In 2019, the definition was changed to be based on a fixed value of the Planck constant (h). The kilogram is now defined by taking the fixed numerical value of the Planck constant h to be 6.62607015 × 10⁻³⁴ when expressed in the unit J⋅s, which is equal to kg⋅m²⋅s⁻¹.

Time: seconds (s)

Originally, 1/86400 of the length of the day was defined as 1s. It is now defined as a duration of 9,192,631,770 times the period of the radiation corresponding to the transition between the two hyperfine levels of the ground state of the atom of cesium-133.

Frequency: Hertz (Hz)

The Hz used as the frequency of the wave is defined as the reciprocal of time (s). Hz = s^-1. In the past, there was a time when the unit "cycle per second (c/s)" was used.

The word "Hertz" comes from the German physicist Heinrich Rudolf Hertz, who contributed to the field of electromagnetism.

Current: Ampere (A)

The current that flows 1C (coulomb) charge per second is 1A. When written in the formula, 1A = 1C/s. The word "ampere" comes from André-Marie Ampère, a French physicist known for "Ampere's Law," which describes the relationship between electric current and magnetic fields.

Voltage: Volt (V)

When 1J of work is required to carry 1C of electric charge between two points of a conductor, the voltage between the two points is 1V. The formula is V = J/C.

The word "volt" comes from the Italian physicist Alessandro Volta (Il Conte Alessandro Giuseppe Antonio Anastasio Volta), known for his "Voltaic Batteries".

Resistance: Ohm (Ω)

The electrical resistance at which a voltage of 1A flows when a voltage of 1V is applied is 1 Ω. The formula is Ω = V/A.

The word "Ohm" comes from Georg Simon Ohm, a German physicist who discovered "Ohm's Law" on electrical resistance.

Capacitance: Farad (F)

Used for capacitors, 1 Farad is defined as the capacitance that stores a charge of 1 Coulomb (C) across a potential difference of 1 Volt (V). The relationship is expressed as F = C/V or F = A⋅s/V.

Named after Michael Faraday, a British physicist and chemist renowned for his contributions to electromagnetism and electrochemistry.

Inductance: Henry (H)

The Henry is the unit of inductance.

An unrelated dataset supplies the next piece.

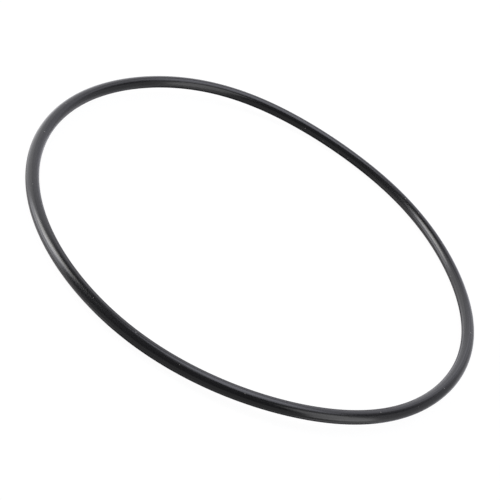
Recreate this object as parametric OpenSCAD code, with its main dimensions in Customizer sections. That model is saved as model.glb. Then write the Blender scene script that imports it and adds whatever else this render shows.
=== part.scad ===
// Rubber o-ring, moulded in one piece, lying in its free state.
// Lengths are in millimetres. The origin is the centre of the ring, and +Z is its axis.
// The ring lies with a slight saddle: it is highest where it crosses the X axis, and lowest
// where it crosses the Y axis. Its centreline is four tangent arcs that lie on one sphere.

/* [Ring] */
// Inside diameter of the ring
inner_d = 190; // [60:1:400]
// Diameter of the rubber section
section_d = 5.3; // [2:0.1:10]
// Height of the saddle, from the centreline's lowest point to its highest
saddle_h = 2.4; // [0:0.1:6]

/* [Parting line] */
// Width of the trimmed flash that runs round the inside and the outside
flash_w = 0.3; // [0.1:0.05:0.5]
// How far the trimmed flash stands out of the round section
flash_h = 0.03; // [0.01:0.01:0.2]

/* [Hidden] */
$fn = 128;

// Radius of the sphere that the centreline lies on
mean_r = (inner_d + section_d) / 2;
// The centreline passes through the mid-plane at X and Y of this size, half way round each quarter
crossing = mean_r / sqrt(2);
// Height of the centreline over the mid-plane where it crosses the X axis
saddle_top = saddle_h / 2;
// Tilt of the plane of each arc against the mid-plane
arc_tilt = atan2(saddle_top, sqrt(mean_r ^ 2 - saddle_top ^ 2) - crossing);
// Radius of each arc, and half of the angle that it spans about its own centre
arc_r = sqrt(mean_r ^ 2 - (crossing * sin(arc_tilt)) ^ 2);
arc_half = atan2(1, cos(arc_tilt));
// Slope of the centreline as it passes through the mid-plane, and the twist of an arc's plane there
crossing_slope = atan(tan(arc_tilt) / sqrt(2));
crossing_twist = asin(sin(arc_tilt) / sqrt(2));
// Angle that an arc runs on past its axis, before it is trimmed there
overrun = 2;
rubber_black = [0.06, 0.06, 0.065];

// The moulded section: round, with the trimmed flash on the inside and the outside.
module section() {
    circle(d = section_d);
    square([section_d + 2 * flash_h, flash_w], center = true);
}

// Half an arc along +Y, from a crossing at the origin, in a plane that is twisted about Y.
// The section is turned back by the twist, so that the flash runs on from one arc to the next.
module half_arc(twist) {
    rotate([0, twist, 0])
        translate([-arc_r, 0, 0])
            rotate_extrude(angle = arc_half + overrun)
                translate([arc_r, 0])
                    rotate(twist)
                        section();
}

// The two half arcs that meet at a crossing: one falls to the Y axis, and one climbs to the X axis.
module crossing_stretch() {
    rotate([0, 0, 45])
        rotate([-crossing_slope, 0, 0])
            translate([mean_r, 0, 0]) {
                half_arc(crossing_twist);
                mirror([0, 1, 0])
                    half_arc(-crossing_twist);
            }
}

// A quarter of the ring, trimmed square at the X axis and at the Y axis.
module quarter() {
    reach = mean_r + section_d;
    intersection() {
        crossing_stretch();
        translate([0, 0, -reach / 2])
            cube(reach);
    }
}

// Half of the ring, on both sides of the Y axis.
module half_ring() {
    quarter();
    mirror([1, 0, 0])
        quarter();
}

module o_ring() {
    color(rubber_black) {
        half_ring();
        mirror([0, 1, 0])
            half_ring();
    }
}

o_ring();
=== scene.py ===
# Black rubber o-ring lying free on a pale studio floor. Lengths are in metres, angles in degrees.
import math

import bpy
import numpy as np
from mathutils import Matrix, Vector


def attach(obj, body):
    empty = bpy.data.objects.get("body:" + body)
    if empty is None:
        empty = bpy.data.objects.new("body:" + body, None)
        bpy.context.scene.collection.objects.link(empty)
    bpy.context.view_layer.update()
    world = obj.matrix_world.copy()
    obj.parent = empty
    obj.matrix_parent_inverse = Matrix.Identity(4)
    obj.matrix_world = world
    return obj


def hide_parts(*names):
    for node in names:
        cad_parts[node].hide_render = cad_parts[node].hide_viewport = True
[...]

It is defined as the inductance of a closed circuit (such as a coil) in which an electromotive force of 1 V is produced when the electric current varies uniformly at a rate of 1 A per second. (H = V⋅s/A).

Named after the American physicist Joseph Henry, who discovered electromagnetic induction independently around the same time as Faraday.

Basically, it will be described using these SI unit systems. However, some countries/regions and industries use other unit systems. For example, astronomy uses the cgs unit system (unit system represented by cm, g, s) in part, and the United States and the United Kingdom still use the Imperial system.

There are remnants of the cgs unit system here and there. For example, the unit of atmospheric pressure used in the weather forecast uses hectopascal (100 Pa) as a standard, but this was when the cgs unit system millibar (mb) was used in the past. A hectopascal is the same value as a millibar.

On the other hand, the imperial system uses inches (1 inch = about 2.54 cm), feet (1 foot = 12 inch = about 30.5 cm), and yards (1 yd = 3 feet = about 91.4 cm). It weighs pounds, previously slightly different from country to country, but was unified in 1958 and now weighs 0.45359237 kg per pound.

Mixing Imperial and SI units can lead to critical failures. A notable example is the 1999 loss of the Mars Climate Orbiter. The spacecraft disintegrated because the manufacturing team calculated engine thrust in Imperial units (pound-force), while the flight operations team used SI units (Newtons). This incident underscores the importance of clearly defining and standardizing units in engineering and control systems.